In Dove Holes quarry, Derbyshire, the Cemex UK team is helping to save the Twite, a small, sparrow-like bird, by planting a flower-rich meadow that will provide plenty of seeds for the birds to feed their young.
In partnership with the RSPB, Cemex has planted the five-hectare field next to the Twites’ breeding area in Dove Holes quarry with a special seed mix to encourage a flower-rich meadow. Dove Holes is one of only a very few nesting sites for the bird, which has the most restricted distribution of any English breeding bird. It is thought that fewer than 100 breeding pairs remain in the country.

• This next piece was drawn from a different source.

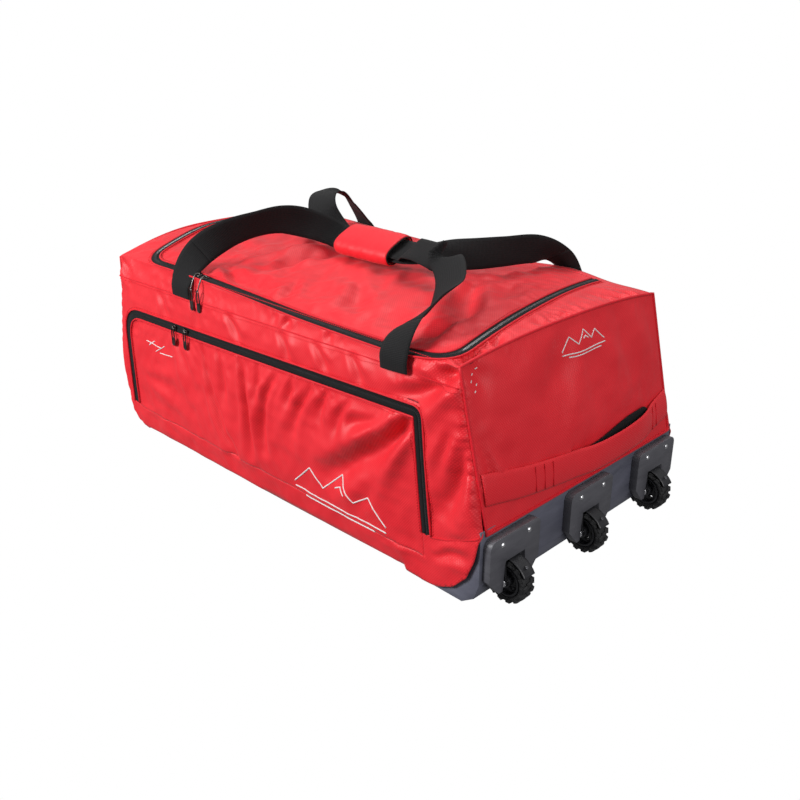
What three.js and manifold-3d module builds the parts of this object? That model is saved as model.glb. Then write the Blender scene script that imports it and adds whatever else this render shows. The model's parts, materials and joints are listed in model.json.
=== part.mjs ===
// Rolling duffel bag: a soft fabric box with a zipped lid, a zipped front pocket, two carry
// handles and three wheels in a moulded tray at one end.
// Millimetres. +X points to the wheel end, -Y to the pocket side, +Z up.
// The origin is under the middle of the bag, on the floor.

import * as THREE from 'three';
import { mergeVertices } from 'three/addons/utils/BufferGeometryUtils.js';
import Module from 'manifold-3d';

const wasm = await Module();
wasm.setup();

// Driving dimensions -------------------------------------------------------------------------

const GAP = 0.3;               // air left between pieces that touch
const CLOTH = 3;               // fabric with its lining
const TAPE = 2;                // zip tape with its teeth
const TAPE_WIDTH = 8;          // one half of a zip

const FAR_X = -449;            // outside of the far end
const WHEEL_END_X = 446;       // outside of the wheel end, at the top of the tray
const SIDE_Y = 238;            // outside of the front and of the back
const END_LEAN = -0.235;       // the wheel end leans in by this much for each mm of height
const TRAY_TOP = 127;
const PANEL_TOP = 317;         // top edge of the front and back panels

const CROWN = 362;             // height of the top at its middle
const CROWN_DROP = 36;         // how much lower the shoulders are
const SHOULDER_Y = 222;        // where the front run of the lid zip lies
const CROWN_POWER = 2.6;

// The lid's zip line runs from the back left, through these corners, to the back right. Each
// corner is x, y and how far along both sides its rounding reaches.
const LID = { backLeft: -436, backRight: 300, hingeY: 212 };
const LID_CORNERS = [[-436, -10, 90], [-345, -SHOULDER_Y, 46], [372, -SHOULDER_Y, 42]];
const POCKET = {
  left: -414, right: 350, rightTop: 331, bottom: 48, zipEndLeft: 52, zipEndRight: 86,
  topLeft: 236, topRight: 262, corner: 50, sharpCorner: 10, depth: 26,
};

const POCKET_BACK_Y = -SIDE_Y + CLOTH + POCKET.depth;

const SLIDER = { length: 13, width: 11, height: 4.5 };
const PULL = { width: 7, length: 32, thickness: 1.8 };
const LID_SLIDERS = { left: -186, right: -166 };
const POCKET_SLIDERS = { left: -247, right: -211 };
const LID_PULL = { y: -SIDE_Y - 1, z: PANEL_TOP + 3 };

const STRAP_WIDTH = 50;
const STRAP_THICKNESS = 3;
const SEAM_Y = SIDE_Y + 2.5;     // middle of a strap where it is sewn to the side
const GRIP = { x0: -72, x1: 58, y: 4, z: 386, halfWidth: 31, halfHeight: 13, wall: 4 };
const GRIP_TILT = THREE.MathUtils.degToRad(24);
const GRIP_STRAP_SHIFT = 3.4;    // each strap's distance from the middle of the grip
const BAND_LIFT = 3;             // middle of an end handle above its panel

const BOARD = { inset: 30, top: 8 };
const TRAY_FRONT_X = 345;
const TRAY_END_X = 444;
const TRAY_BOTTOM = 8;
const TRAY_WALL = 4;
// The slanting edge of the tray on the front and back, in X and Z.
const TRAY_CHEEK = [[TRAY_FRONT_X, 9], [392, 27], [423, 58], [436, 92], [442, TRAY_TOP]];

const WHEEL_NAMES = ['front', 'middle', 'rear'];
const WHEEL = { radius: 34, width: 26, x: 450, spacing: 179, lugs: 20, lugHeight: 3 };
const RIM = { radius: 23, wall: 3, webHalf: 3, spokeHoles: 6, holeRadius: 3.6, holeCircle: 15 };
const AXLE_RADIUS = 4;
const BUSH_RADIUS = 6;
const BUSH_CLEARANCE = 0.05;    // on each side of AXLE_RADIUS
const AXLE_HEAD = { radius: 6, height: 2.6 };
const FORK = { half: 17.2, sheet: 2, back: 426, front: 454, top: 72.5, eye: 7 };
const HOUSING = {
  width: 106, bottom: 27, top: 113, corner: 12, shoulder: 52,
  cutout: 42, cutoutTop: 73, flare: 3, foot: 8, out: 457, wellBack: 409, wellWall: 2.5,
};
const RIVET = { spread: 28, z: 101, radius: 4.2, height: 2.4 };
const BEYOND = 10;               // how far a cutting shape runs past what it cuts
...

George Hudson, a keen local birder, has been watching the birds on the site for years. He comments: “Despite the fact that they are tough little birds, we are in a grim position throughout the country. In 2008 there were around 50 Twite in this area, but they have hung on in the quarry and through the summer we have seen around 10 or 11 but no young. They can recover from this very small number and the new meadow will make all the difference, giving them a fighting chance.”
Tim Melling, RSPB Conservation Officer, said: “Twite used to be common and widespread throughout the Peak District but now this tiny population is all that remains. If we lose these birds we might never get them back, but if we help them, they may provide a nucleus to regain its former status in the Peak. Creating this perfect meadow right next to their nesting grounds should certainly help.”